Jim Elliott. Jim Elliott wanted to be a missionary, went through all the proper training, and made his way to Ecuador to try and reach some indigenous people there with the message of Jesus. After a few years on the ground trying to figure out how to make contact, he and three other missionaries (plus an airplane pilot) began dropping gifts for the local tribe and using a loudspeaker to communicate words of welcome and kindness. The five eventually created a small basecamp from which they hoped to begin reaching out directly to the tribe. Some tribe members came to visit them and, judging by the positive exchange, it seemed like the outlook was good. On January 8, 1956, the missionaries were getting ready to leave their camp to seek out the tribe when a group of 10 tribal warriors met them at the camp first. Jim Elliott went to greet them and was immediately killed with a warrior’s spear. All five men were killed and thrown into a river. They were found downstream sometime later. Think what you want about such missionary approaches, but also think about the level of conviction Elliott and his comrades had as well regarding the faith they embraced. In his journal, he noted: "he is no fool who gives what he cannot keep to gain that which he cannot lose."
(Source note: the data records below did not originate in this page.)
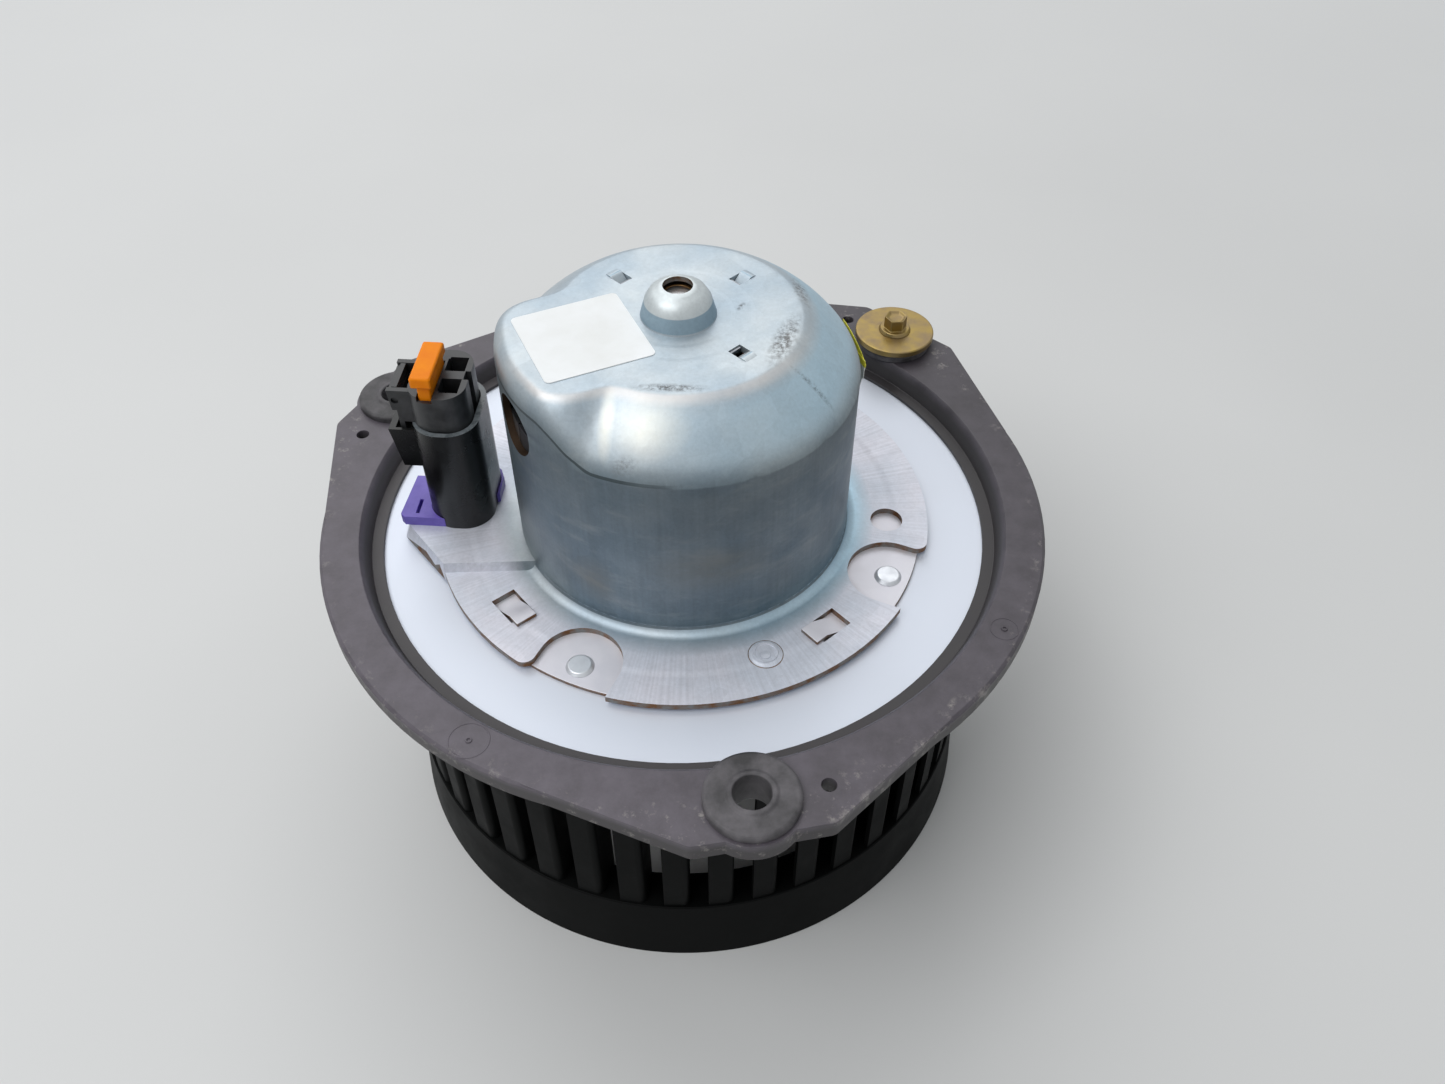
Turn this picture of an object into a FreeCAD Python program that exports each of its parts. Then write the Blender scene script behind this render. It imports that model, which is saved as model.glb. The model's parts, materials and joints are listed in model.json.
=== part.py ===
import FreeCAD, Part
import math
import os

# A cabin blower: a brushed motor in a drawn steel can, held in a plastic mounting flange, with a
# squirrel-cage wheel on its shaft. Lengths are in millimetres and angles in degrees.
# Z runs up along the shaft and z = 0 is the plane of the wheel's open rim, on which it stands.
# The origin is on the shaft's axis, and azimuths are measured from +X towards +Y.

# Wheel
skirt_top_r = 74.9
skirt_flare = 1.7
skirt_height = 20.8
skirt_wall = 1.6
end_ring_t = 2.0
wheel_phase = 0.5
blade_count = 43
blade_height = 53.2
blade_inset = 0.5
blade_depth = 9.0
blade_t = 1.3
blade_bend_r = 4.5
blade_turn = 93.0
blade_lip = 2.6
back_t = 2.0
back_inset = 1.0
hub_r = 9.0
hub_height = 14.0
hub_drop = 25.0
insert_r = 5.5
wheel_gap = 3.8

# Mounting plate and flange
plate_t = 1.2
plate_hole_r = 13.0
flange_width = 9.9
flange_t = 4.7
flange_rise = 5.7
flange_edge_round = 0.7
recess_taper = 1.5
ledge_width = 1.05
lip_t = 0.9
lip_overlap = 1.75
spigot_wall = 2.85
spigot_depth = 4.0
wheel_passage = 1.6
ear_azimuths = (-82.2, 45.6, 151.2)
ear_hole_inset = 1.3
ear_half_span = 31.0
ear_reach = 8.2
ear_corner_before = 8.3
ear_corner_after = 9.2
ear_corner_round = 3.0
ear_boss_r = 10.9
pilot_hole_r = 1.6
pilot_hole_step = 10.4
pilot_hole_inset = 0.3

# Rubber grommets, and the screw and washer left in the rear one
grommet_bore_r = 4.0
grommet_head_r = 10.1
grommet_head_t = 2.1
grommet_neck_r = 6.4
grommet_foot_r = 7.7
grommet_foot_t = 1.9
grommet_collar_r = 5.4
grommet_collar_t = 0.4
screw_r = 2.4
screw_below_washer = 20.0
screw_tip = 3.0
screw_collar_r = 4.5
screw_collar_t = 1.0
screw_head_flats = 5.5
screw_head_t = 3.4
washer_r = 10.9
washer_t = 1.6

# Motor can and its flange
can_r = 40.0
can_wall = 1.6
can_height = 60.0
can_section_points = 60
can_flange_r = 60.1
can_foot_round = 2.5
shoulder_drop = 13.5
plateau_r = 26.5
shoulder_power = 1.3
lobe_azimuth = 200.0
lobe_full_half = 21.0
lobe_end_half = 43.0
lobe_plateau_r = 36.3
lobe_shoulder_drop = 6.5
boss_foot_r = 8.3
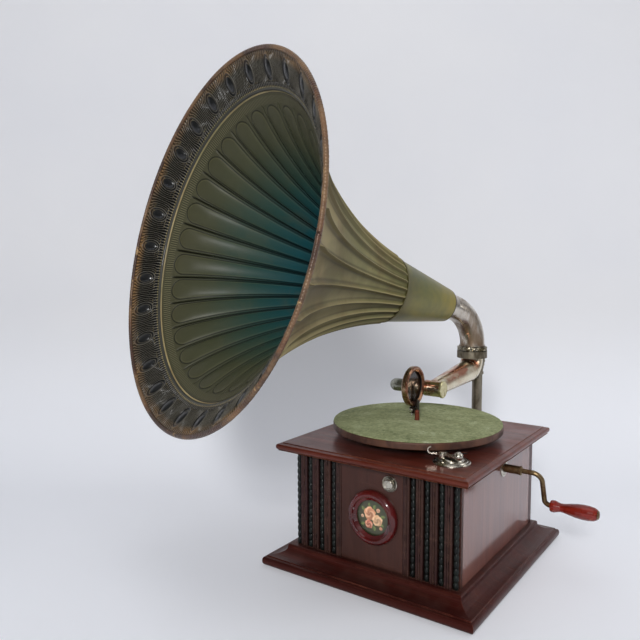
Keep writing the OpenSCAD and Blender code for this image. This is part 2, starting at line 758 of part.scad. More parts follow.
module governor_disc() {
    color("#9a8350") governor_axis() rotate_extrude($fn = fine)
        polygon([[pin_r + run, leaf_to - 4], [4.4, leaf_to - 4], [4.4, leaf_to + 1], [disc_r, leaf_to + 1],
                 [disc_r, leaf_to + 1 + disc_t], [pin_r + run, leaf_to + 1 + disc_t]]);
}

module governor_posts() {
    h = governor_half;
    color("#9a9a92") translate([-governor_off, platter_y, 0]) for (s = [-1, 1])
        difference() {
            translate([-post_w / 2, s > 0 ? h - post_t : -h, floor_z])
                cube([post_w, post_t, governor_z + post_w / 2 + 1 - floor_z]);
            translate([0, s * h - post_t - 1, governor_z]) rotate([-90, 0, 0])
                cylinder(h = 2 * (post_t + 1), r = pin_r - 0.5 + run, $fn = small);
        }
}

// Pressed turntable with a turned-down rim and a hub that sits on the spindle's collar
module platter() {
    r = platter_r;
    color("#3a2620") translate([0, platter_y, 0]) rotate_extrude($fn = fine)
        polygon(concat(
            [[seat_r + run, hub_z], [hub_r, hub_z], [hub_r, platter_z - platter_t],
             [r - 4, platter_z - platter_t], [r - 2.5, platter_z - 3.5], [r - 2.5, rim_z], [r - 0.6, rim_z],
             [r, rim_z + 1]],
            ellipse(r - 2, platter_z - 2, 2, 2, 0, 90, 6),
            [[seat_r + run, platter_z]]
        ));
}

module platter_felt() {
    color("#7d8a62") translate([0, platter_y, platter_z]) rotate_extrude($fn = fine)
        polygon([[seat_r + 1, 0], [platter_r - 1.2, 0], [platter_r - 0.8, 0.6 * felt_t],
                 [platter_r - 1.6, felt_t], [seat_r + 1, felt_t]]);
}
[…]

Bonus: Nerd Notes. When we read this story, it feels like lore (as it should). The ancient historian Josephus recorded John’s execution after imprisonment in a much less dramatic retelling: he was executed in a prison quite a distance away from Herod Antipas’ palace, with no mention of any surrounding drama. From a Roman history perspective, this adds up. John was another upstart causing problems. The solution was very often imprisonment and death. Why do the Gospels give us such a detailed tale? Because they want to connect some dots for the readers who will remember Jewish stories with similarities: Ahab, Jezebel, and Naaman; Elijah and Jezebel; and Esther’s winning a favor from her husband-king. Whether or not the story happened as the Gospels portray is irrelevant by ancient standards. Our focus should rather be on John’s execution, the reason behind it, and the implications for how we think about faith.